> _WRITTEN TASK_:
Gather the lines below that include the string "scene", copying each in full.
>> Start
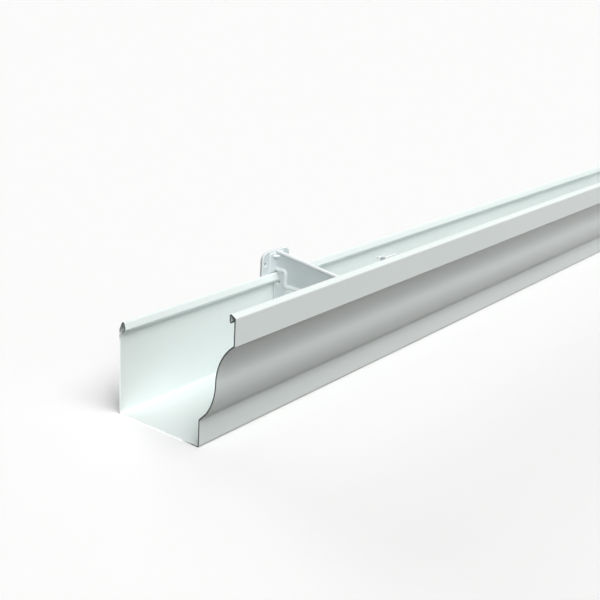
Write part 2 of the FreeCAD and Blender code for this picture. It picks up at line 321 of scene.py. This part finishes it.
def cutEdge():
    # sawn sheet: bright bare metal at the back and below, with painted shade, dark, towards the
    # front and the rim
    g = gutter

    def varied(place):
        depth, height = (Wire(place.tree, "ShaderNodeSeparateXYZ", inputs={"Vector": place},
                              output=axis) for axis in "YZ")
        patches = (stretchedNoise(place, g["patchLumps"]) - 0.5) * g["patchShift"]
        # bright is 1 on the bare metal and 0 on the painted shade towards the front and the rim
        bright = (ramp(depth + patches, g["edgeDepth"])
                  * (1 - ramp(height + patches, g["edgeHeight"])))
        teeth = stretchedNoise(place, g["toothLumps"], detail=3)
        return {
            "Base Color": mixColour(bright, g["edgePaintedShade"], g["edgeBright"]),
            "Metallic": bright,
            "Roughness": ramp(teeth, g["toothSpan"], g["edgeRoughness"]),
            "Normal": bump(teeth, g["toothHeight"], g["toothStrength"]),
        }
    return newMaterial("cutEdge", {}, varied)


def makeGutter():
    low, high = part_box("gutter_channel")
    width, length = high.y - low.y, high.x - low.x
    path = sectionPath(width)
    stations = np.linspace(low.x, high.x, round(length / gutter["stationLength"]) + 1)
    points, quads, bare = strip(path, gutter["thickness"], stations, width)
    mesh = quadMesh("gutter", points.reshape(-1, 3), quads, bare.astype(np.int32))
    mesh.materials.append(coatedSheet())
    mesh.materials.append(cutEdge())
    mesh.set_sharp_from_angle(angle=math.radians(gutter["sharpAngle"]))
    print("gutter:", len(quads), "faces, section of", len(path), "points")
    return addPiece("gutter", mesh, "root", "gutter_channel")


hanger = {
    # the mesh
    "mergeDistance": 1e-6,
    "voxel": 0.0004,
    "smoothFactor": 0.5,
    "smoothRounds": 5,
    # the plastic: lumps a metre, and the noise or sharpness values that each change spans
    "colour": (0.71, 0.768, 0.782),
    "shade": (0.665, 0.725, 0.74),
    "flowLumps": (60, 25, 60),
    "flowSpan": (0.35, 0.65),
    # a painted highlight: the paler colour of sharp edges and beads, and the pointiness it spans
    "paintedHighlight": (0.93, 0.96, 0.96),
    "paintedHighlightSpan": (0.502, 0.514),
    "roughness": (0.34, 0.44),
    "grainLumps": (1400, 1400, 1400),
    "grainSpan": (0.3, 0.7),
    "grainHeight": 0.00005,
    "grainStrength": 0.4,
    "ior": 1.49,
}


def mouldedPlastic():
    # satin moulded plastic: a fine spark-eroded grain, slight flow marks, and a painted highlight
    # that makes sharp edges and beads paler
    h = hanger

    def varied(place):
        flow = stretchedNoise(place, h["flowLumps"])
        grain = stretchedNoise(place, h["grainLumps"], detail=1)
        sharpness = Wire(place.tree, "ShaderNodeNewGeometry", output="Pointiness")
        moulded = mixColour(ramp(flow, h["flowSpan"]), h["colour"], h["shade"])
        return {
            # sharp edges and beads are made paler, a painted highlight
            "Base Color": mixColour(ramp(sharpness, h["paintedHighlightSpan"]), moulded, h["paintedHighlight"]),
            "Roughness": ramp(grain, h["grainSpan"], h["roughness"]),
            "Normal": bump(grain, h["grainHeight"], h["grainStrength"]),
        }
    return newMaterial("mouldedPlastic", {"IOR": h["ior"]}, varied)


def makeHanger():
    # the CAD solid's own surface, with its doubles merged, remeshed finely and eased at its edges
    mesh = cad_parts["hanger_bracket"].data.copy()
    work = bmesh.new()
    work.from_mesh(mesh)
    bmesh.ops.remove_doubles(work, verts=work.verts, dist=hanger["mergeDistance"])
    work.to_mesh(mesh)
    work.free()
    mesh.materials.clear()
    piece = addPiece("hanger", mesh, "root", "hanger_bracket")
    remesh = piece.modifiers.new("remesh", "REMESH")
    remesh.mode = "VOXEL"
    remesh.voxel_size = hanger["voxel"]
    remesh.use_smooth_shade = True
    ease = piece.modifiers.new("ease", "SMOOTH")
    ease.factor = hanger["smoothFactor"]
    ease.iterations = hanger["smoothRounds"]
    shaped = piece.evaluated_get(bpy.context.evaluated_depsgraph_get())
    piece.data = bpy.data.meshes.new_from_object(shaped)
    piece.modifiers.clear()
    piece.data.name = "hanger"
    piece.data.materials.clear()
    piece.data.materials.append(mouldedPlastic())
    print("hanger:", len(piece.data.polygons), "faces")
    return piece


studio = {
    "floorReach": 40.0,
    "floorBounce": (0.05, 0.043, 0.034),
    "floorSeen": (0.95, 0.95, 0.945),
    "lamps": {
        # azimuth and elevation it shines from, softness in degrees, light on a face square to it
        "overhead": (0, 90, 60, 0.12),
        "frontAbove": (0, 60, 40, 0.55),
        "frontLow": (0, 15, 40, 0.11),
        "nearFront": (-45, 40, 40, 0.45),
        "behind": (160, 12, 40, 0.48),
    },
}


def seenDirectly(tree):
    # 1 for what the camera sees, straight or in a gloss or through glass
    camera, gloss, glass = (Wire(tree, "ShaderNodeLightPath", output=name)
                            for name in ("Is Camera Ray", "Is Glossy Ray", "Is Transmission Ray"))
    total = camera + gloss + glass
    return total.math("MINIMUM", total, 1.0)


def makeFloor():
    # a pale floor that takes the object's shadow; it is seen brighter than it bounces
    corners = np.array([(-1, -1, 0), (1, -1, 0), (1, 1, 0), (-1, 1, 0)]) * studio["floorReach"]
    mesh = quadMesh("floor", corners, np.array([[0, 1, 2, 3]]), np.zeros(1, np.int32))
    material = bpy.data.materials.new("floor")
    material.use_nodes = True
    tree = material.node_tree
    tree.nodes.clear()
    colour = mixColour(seenDirectly(tree), studio["floorBounce"], studio["floorSeen"])
    surface = Wire(tree, "ShaderNodeBsdfDiffuse", inputs={"Color": colour})
    output = tree.nodes.new("ShaderNodeOutputMaterial")
    tree.links.new(surface.socket, output.inputs["Surface"])
    mesh.materials.append(material)
    floor = bpy.data.objects.new("floor", mesh)
    bpy.context.scene.collection.objects.link(floor)


def turned(azimuth, elevation, roll=0.0):
    # looks from azimuth, 0 along +Y and 90 along -X, and down from elevation, in degrees
    return (Matrix.Rotation(math.radians(azimuth), 4, "Z")
            @ Matrix.Rotation(math.radians(90 - elevation), 4, "X")
            @ Matrix.Rotation(math.radians(roll), 4, "Z"))


def makeLight():
    # the world only shows white to the camera and in reflections; the lamps give all the light
    world = bpy.data.worlds.new("studio")
    bpy.context.scene.world = world
    world.use_nodes = True
    tree = world.node_tree
    tree.nodes.clear()
    backdrop = Wire(tree, "ShaderNodeBackground", inputs={
        "Color": mixColour(seenDirectly(tree), (0.0, 0.0, 0.0), (1.0, 1.0, 1.0))})
    output = tree.nodes.new("ShaderNodeOutputWorld")
    tree.links.new(backdrop.socket, output.inputs["Surface"])
    for name, (azimuth, elevation, softness, light) in studio["lamps"].items():
        data = bpy.data.lights.new(name, "SUN")
        data.angle = math.radians(softness)
        data.energy = math.pi * light
        lamp = bpy.data.objects.new(name, data)
        lamp.matrix_world = turned(azimuth, elevation)
        bpy.context.scene.collection.objects.link(lamp)
    print("studio: floor and", len(studio["lamps"]), "lamps")


view = {
    "fromNearEnd": (-0.5572, -0.5337, 0.3863),
    "azimuth": -53.46,
    "elevation": 18.93,
    "roll": 3.33,
    "lens": 62.556,
    "sensor": 36.0,
}


def makeCamera():
    data = bpy.data.cameras.new("camera")
    data.lens = view["lens"]
    data.sensor_width = view["sensor"]
    camera = bpy.data.objects.new("camera", data)
    nearEnd = np.array([cadBox[0].x, 0, 0])
    turn = turned(view["azimuth"], view["elevation"], view["roll"])
    camera.matrix_world = Matrix.Translation(nearEnd + view["fromNearEnd"]) @ turn
    bpy.context.scene.collection.objects.link(camera)
    bpy.context.scene.camera = camera
    bpy.context.scene.view_settings.view_transform = "Standard"
    print("camera:", view["lens"], "mm lens")


makeCamera()
makeGutter()
makeHanger()
makeFloor()
makeLight()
>> End
> _FULL SOLUTION_:
Write part 2 of the FreeCAD and Blender code for this picture. It picks up at line 321 of scene.py. This part finishes it.
    bpy.context.scene.collection.objects.link(floor)
    bpy.context.scene.world = world
        bpy.context.scene.collection.objects.link(lamp)
    bpy.context.scene.collection.objects.link(camera)
    bpy.context.scene.camera = camera
    bpy.context.scene.view_settings.view_transform = "Standard"